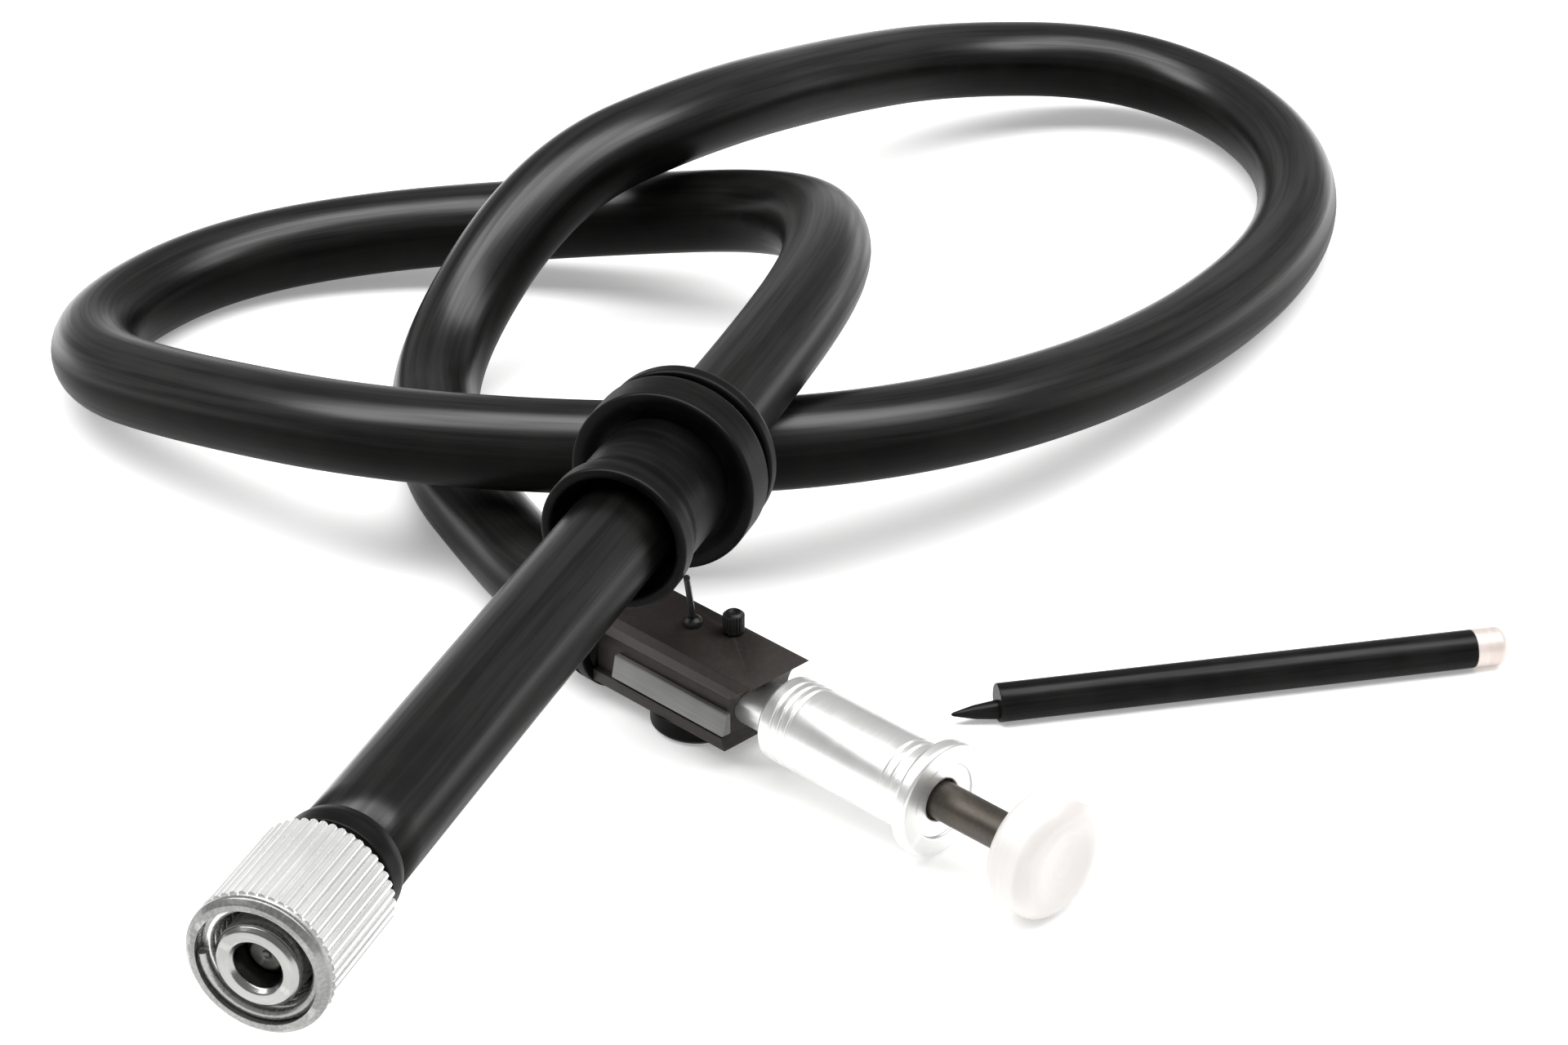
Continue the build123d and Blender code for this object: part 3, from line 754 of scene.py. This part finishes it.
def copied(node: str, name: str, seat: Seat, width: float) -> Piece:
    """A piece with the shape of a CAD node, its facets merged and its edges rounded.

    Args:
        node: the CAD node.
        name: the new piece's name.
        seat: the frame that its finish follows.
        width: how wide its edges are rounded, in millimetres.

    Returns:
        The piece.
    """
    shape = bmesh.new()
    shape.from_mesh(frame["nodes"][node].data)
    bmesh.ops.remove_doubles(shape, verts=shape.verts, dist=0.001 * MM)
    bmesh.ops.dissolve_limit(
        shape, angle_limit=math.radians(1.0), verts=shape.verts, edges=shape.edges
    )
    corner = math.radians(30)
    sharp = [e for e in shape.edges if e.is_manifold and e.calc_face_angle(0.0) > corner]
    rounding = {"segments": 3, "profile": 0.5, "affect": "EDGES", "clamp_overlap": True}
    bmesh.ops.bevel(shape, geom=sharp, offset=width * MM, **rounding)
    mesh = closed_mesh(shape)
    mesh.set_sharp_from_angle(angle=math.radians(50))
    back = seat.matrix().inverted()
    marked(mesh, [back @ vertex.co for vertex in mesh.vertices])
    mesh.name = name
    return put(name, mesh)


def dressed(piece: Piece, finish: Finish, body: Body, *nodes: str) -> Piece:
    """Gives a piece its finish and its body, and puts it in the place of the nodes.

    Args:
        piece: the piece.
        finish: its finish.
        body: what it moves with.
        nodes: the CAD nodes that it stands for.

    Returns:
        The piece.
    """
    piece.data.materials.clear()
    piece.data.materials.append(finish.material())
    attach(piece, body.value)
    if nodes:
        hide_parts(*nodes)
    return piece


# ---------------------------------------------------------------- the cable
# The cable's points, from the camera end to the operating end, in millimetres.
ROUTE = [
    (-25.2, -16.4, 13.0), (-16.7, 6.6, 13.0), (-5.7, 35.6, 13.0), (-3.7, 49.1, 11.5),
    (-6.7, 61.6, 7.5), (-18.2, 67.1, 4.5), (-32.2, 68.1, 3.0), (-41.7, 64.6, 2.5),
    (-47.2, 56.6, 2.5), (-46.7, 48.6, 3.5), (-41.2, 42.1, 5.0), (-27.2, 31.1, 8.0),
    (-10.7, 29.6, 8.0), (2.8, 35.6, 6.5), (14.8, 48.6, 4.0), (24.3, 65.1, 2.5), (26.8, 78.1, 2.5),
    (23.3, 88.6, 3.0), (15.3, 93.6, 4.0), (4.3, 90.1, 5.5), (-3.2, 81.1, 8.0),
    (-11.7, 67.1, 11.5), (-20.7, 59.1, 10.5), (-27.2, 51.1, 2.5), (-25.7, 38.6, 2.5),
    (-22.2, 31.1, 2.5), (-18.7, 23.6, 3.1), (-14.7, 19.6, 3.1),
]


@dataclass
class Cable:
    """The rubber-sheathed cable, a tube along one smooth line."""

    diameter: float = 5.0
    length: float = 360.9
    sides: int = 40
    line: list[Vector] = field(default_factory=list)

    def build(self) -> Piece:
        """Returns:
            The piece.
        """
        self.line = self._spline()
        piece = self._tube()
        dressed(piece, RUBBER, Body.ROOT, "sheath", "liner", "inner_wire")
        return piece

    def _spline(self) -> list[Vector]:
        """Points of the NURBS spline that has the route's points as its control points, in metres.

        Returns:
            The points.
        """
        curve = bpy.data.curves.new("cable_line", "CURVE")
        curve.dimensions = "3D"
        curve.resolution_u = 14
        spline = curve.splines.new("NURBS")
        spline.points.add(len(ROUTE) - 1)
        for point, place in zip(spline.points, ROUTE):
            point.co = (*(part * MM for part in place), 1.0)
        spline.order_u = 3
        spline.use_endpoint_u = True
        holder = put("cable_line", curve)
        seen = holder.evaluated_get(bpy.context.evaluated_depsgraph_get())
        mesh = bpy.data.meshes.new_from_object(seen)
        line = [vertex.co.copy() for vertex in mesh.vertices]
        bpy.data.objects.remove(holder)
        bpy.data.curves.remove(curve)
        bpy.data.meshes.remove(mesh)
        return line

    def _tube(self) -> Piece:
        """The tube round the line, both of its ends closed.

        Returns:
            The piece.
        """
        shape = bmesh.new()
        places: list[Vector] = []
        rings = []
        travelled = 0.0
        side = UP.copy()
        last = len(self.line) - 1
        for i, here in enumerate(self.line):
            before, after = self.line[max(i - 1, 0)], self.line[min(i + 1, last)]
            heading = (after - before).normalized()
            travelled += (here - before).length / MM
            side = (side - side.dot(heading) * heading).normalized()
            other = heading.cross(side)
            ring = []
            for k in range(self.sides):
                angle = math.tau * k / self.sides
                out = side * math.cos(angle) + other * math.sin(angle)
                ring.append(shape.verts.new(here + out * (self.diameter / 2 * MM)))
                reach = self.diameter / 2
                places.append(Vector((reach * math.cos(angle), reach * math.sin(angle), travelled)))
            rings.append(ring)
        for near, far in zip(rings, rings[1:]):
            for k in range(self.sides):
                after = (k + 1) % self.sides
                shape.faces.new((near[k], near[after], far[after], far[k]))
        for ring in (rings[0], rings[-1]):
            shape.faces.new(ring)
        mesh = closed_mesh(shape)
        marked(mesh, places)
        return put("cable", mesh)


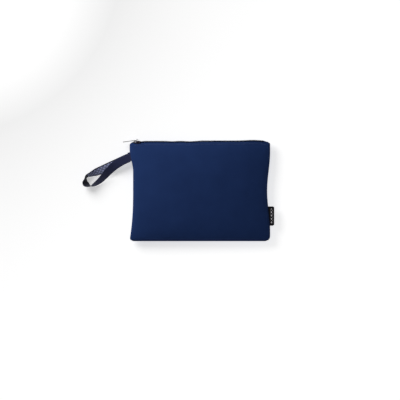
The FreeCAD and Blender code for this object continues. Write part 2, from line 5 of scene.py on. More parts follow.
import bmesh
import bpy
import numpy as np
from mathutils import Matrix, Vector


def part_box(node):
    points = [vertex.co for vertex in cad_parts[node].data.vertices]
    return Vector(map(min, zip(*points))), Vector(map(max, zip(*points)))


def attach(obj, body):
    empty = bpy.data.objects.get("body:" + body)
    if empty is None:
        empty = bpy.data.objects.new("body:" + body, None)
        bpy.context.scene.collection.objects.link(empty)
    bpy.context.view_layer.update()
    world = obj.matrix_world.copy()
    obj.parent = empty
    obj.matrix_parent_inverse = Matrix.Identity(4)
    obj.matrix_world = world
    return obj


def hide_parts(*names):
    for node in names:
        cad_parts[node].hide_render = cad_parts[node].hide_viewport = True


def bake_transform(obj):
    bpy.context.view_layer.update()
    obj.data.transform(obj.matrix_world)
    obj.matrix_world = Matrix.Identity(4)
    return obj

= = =

▸ **Aim of the task**
Go through the data above and find the lines with the word "Identity". Copy each of those lines.

▸ **Written solution**
    obj.matrix_parent_inverse = Matrix.Identity(4)
    obj.matrix_world = Matrix.Identity(4)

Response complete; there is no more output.